CLEVELAND, OH (WOIO) - Urban chickens are being blamed by the Centers for Disease Control for a recent outbreak of salmonella. Cleveland 19 spoke to an expert on how to keep your family safe.
The CDC issued an alert about the most recent outbreak. There have been nearly 400 cases of salmonella, hospitalizing 71 people, in 47 states from January through the middle of May. Ohio tops the list for the highest number of cases.
Angela Cavotta is the owner of Cavotta's Garden Center in Cleveland.
"I raise chickens because I have a garden center and people love to come and see the chickens," said Cavotta.
She has several chickens at her urban store, and said she's never had a problem with anyone getting sick.
Veterinarian Bogdan Klinkosz said that having urban chickens isn't dangerous, but people need to take precautions. Klinkosz recommends potential farmers buy chickens from a business certified by the National Poultry Improvement Plan. Klinkosz said those farms check for diseases like salmonella.
He said that some chickens may just be salmonella carriers, others could pick the bug up just from being outside and around rodents and lizards.
"When you have chickens in the backyard they roam around, because everybody tells you they eat grass, they have sun exposure, they do better, the
eggs are better. Unfortunately, the freedom doesn't come for free," said Klinkosz.
He said it's important for urban farmers to not just leave food laying around that could attract rodents and other pests which could cause disease. He also said it's important for chicken owners to change water frequently, change nesting material at least twice a week, and collect eggs twice a day.
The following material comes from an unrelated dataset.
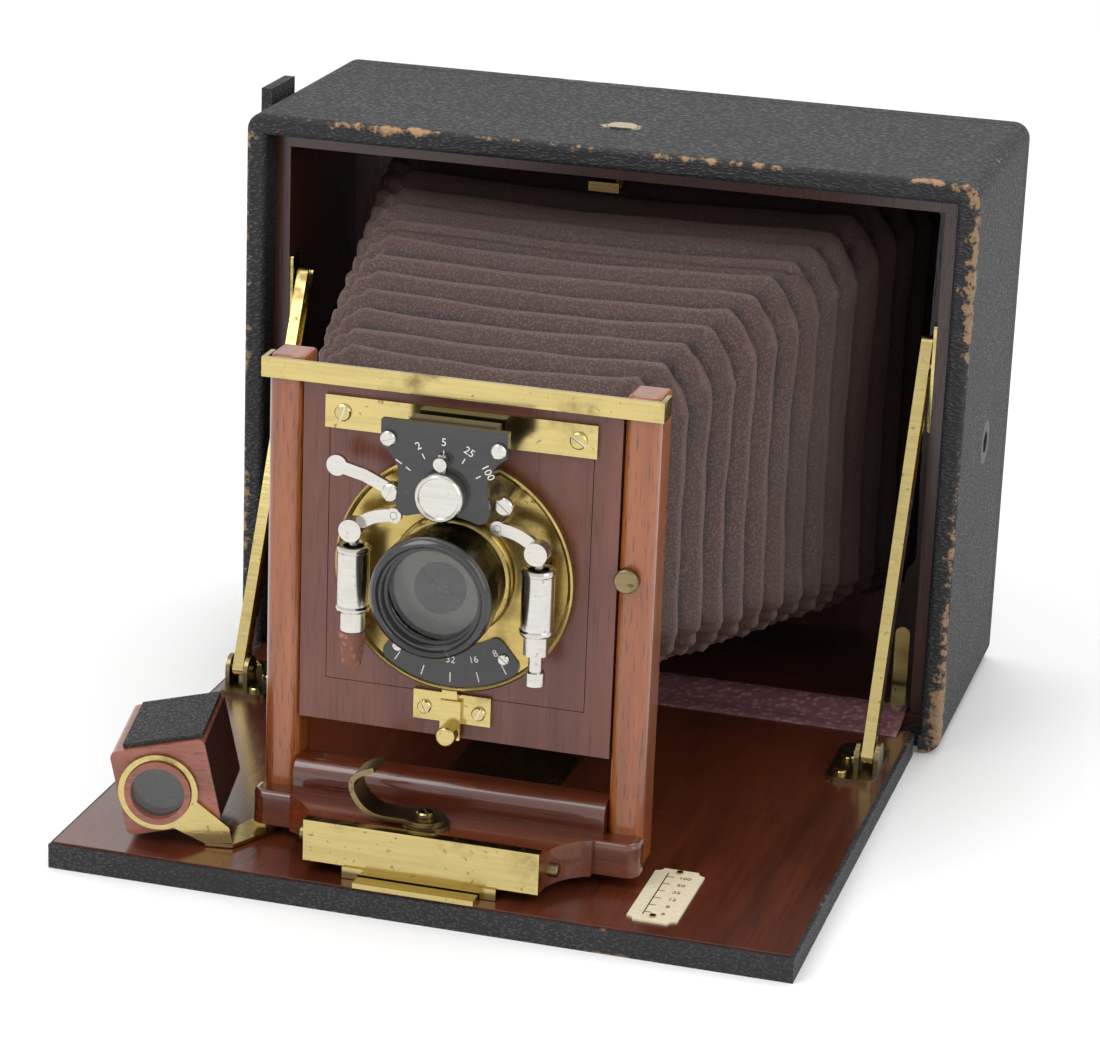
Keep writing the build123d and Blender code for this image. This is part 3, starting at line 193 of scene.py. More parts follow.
def stretched(tree, place, scale):
    """The place squeezed along each axis: long marks run along the axis with the small number."""
    settings = {"operation": "MULTIPLY"}
    return add_node(tree, "ShaderNodeVectorMath", settings, i0=place, i1=scale).outputs[0]


def new_group(name, inputs, outputs):
    """An empty shader node group with named inputs (with values) and outputs."""
    group = bpy.data.node_groups.new(name, "ShaderNodeTree")
    for label, value in inputs.items():
        kind = "NodeSocketFloat"
        if isinstance(value, tuple):
            kind = "NodeSocketColor" if len(value) == 4 else "NodeSocketVector"
        socket = group.interface.new_socket(label, in_out="INPUT", socket_type=kind)
        socket.default_value = value
    for label in outputs:
        group.interface.new_socket(label, in_out="OUTPUT", socket_type=OUT_KINDS.get(label, "NodeSocketFloat"))
    return group, group.nodes.new("NodeGroupInput"), group.nodes.new("NodeGroupOutput")


# %% [markdown]
# ### Wood grain
#
# Mahogany shows broad bands of darker and lighter wood, fine dark pores drawn out along
# the board, and a slow change of tone. Three noises do it, each squeezed along the grain.

# %% The wood grain group
wood_grain, ins, outs = new_group(
    "wood grain",
    {"Along": (1.0, 1.0, 1.0), "Light": (0.4, 0.15, 0.05, 1.0), "Dark": (0.15, 0.04, 0.02, 1.0),
     "Figure": 55.0, "Pores": 900.0, "Pore depth": 0.5},
    ["Color", "Roughness", "Height"],
)
place = add_node(wood_grain, "ShaderNodeTexCoord").outputs["Object"]
along = stretched(wood_grain, place, ins.outputs["Along"])
figure = noise(wood_grain, along, ins.outputs["Figure"], 4.0, 0.6, 0.6)
streaks = noise(wood_grain, along, maths(wood_grain, "MULTIPLY", ins.outputs["Figure"], 7.0), 3.0, 0.6)
pores = noise(wood_grain, along, ins.outputs["Pores"], 2.0, 0.5)
cloud = noise(wood_grain, place, 14.0, 2.0)
tone = maths(
    wood_grain, "ADD", maths(wood_grain, "MULTIPLY", figure, 0.65), maths(wood_grain, "MULTIPLY", streaks, 0.35)
)
wood = blend_colours(wood_grain, band(wood_grain, tone, 0.32, 0.68), ins.outputs["Dark"], ins.outputs["Light"])
pore_mask = maths(wood_grain, "MULTIPLY", band(wood_grain, pores, 0.56, 0.68), ins.outputs["Pore depth"])
wood = blend_colours(wood_grain, pore_mask, wood, (0.03, 0.009, 0.006))
wood = blend_colours(wood_grain, band(wood_grain, cloud, 0.35, 0.75, 0.0, 0.45), wood, (0.06, 0.016, 0.008))
wood_grain.links.new(wood, outs.inputs["Color"])
wood_grain.links.new(band(wood_grain, cloud, 0.3, 0.8, 0.20, 0.42), outs.inputs["Roughness"])
wood_grain.links.new(maths(wood_grain, "MULTIPLY", pore_mask, -1.0), outs.inputs["Height"])

# %% [markdown]
# ### Pebbled leather
#
# Covering leather is pressed with a grain of small cells, here a little longer than they
# are wide. Cell borders from a Voronoi texture are the grooves, and a fine noise keeps the
# cells from looking stamped. The tops of the cells are lighter in patches: partly dye worn off, partly a painted
# sheen.

# %% The leather group
pebble, ins, outs = new_group(
    "pebbled leather",
    {"Squeeze": (1.0, 1.0, 1.0), "Cells": 900.0, "Dye": (0.02, 0.02, 0.02, 1.0),
     "Tops": (0.08, 0.078, 0.075, 1.0), "Wander": 0.4},
    ["Color", "Roughness", "Height"],
)
place = add_node(pebble, "ShaderNodeTexCoord").outputs["Object"]
wander = add_node(pebble, "ShaderNodeTexNoise", None, Vector=place, Scale=160.0, Detail=1.0).outputs["Color"]
shift = add_node(pebble, "ShaderNodeVectorMath", {"operation": "SCALE"}, i0=wander, i3=0.0).outputs[0]
pebble.links.new(maths(pebble, "MULTIPLY", ins.outputs["Wander"], 0.003), shift.node.inputs[3])
moved = add_node(pebble, "ShaderNodeVectorMath", {"operation": "ADD"}, i0=place, i1=shift).outputs[0]
cells = add_node(
    pebble, "ShaderNodeTexVoronoi", {"feature": "SMOOTH_F1"},
    Vector=stretched(pebble, moved, ins.outputs["Squeeze"]), Scale=ins.outputs["Cells"], Smoothness=0.35,
).outputs["Distance"]
domes = band(pebble, cells, 0.05, 0.62, 1.0, 0.0)
hide = noise(pebble, place, 2600.0, 2.0)
height = maths(pebble, "ADD", domes, maths(pebble, "MULTIPLY", hide, 0.25))
patches = noise(pebble, place, 26.0, 3.0)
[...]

Most importantly, anyone who comes in contact with a live chicken should wash their hands immediately after with soap and water. Experts also recommend that young children, older people, or those with compromised immune systems not come into contact with chickens just in case.
Symptoms of salmonella include diarrhea, fever and abdominal cramps, which set in 12 to 72 hours after infection.
The illness can last four to seven days.
So far, no reports of the illness resulting in deaths, but cases associated with live poultry have put 71 people in the hospital in the US this year, according to the CDC.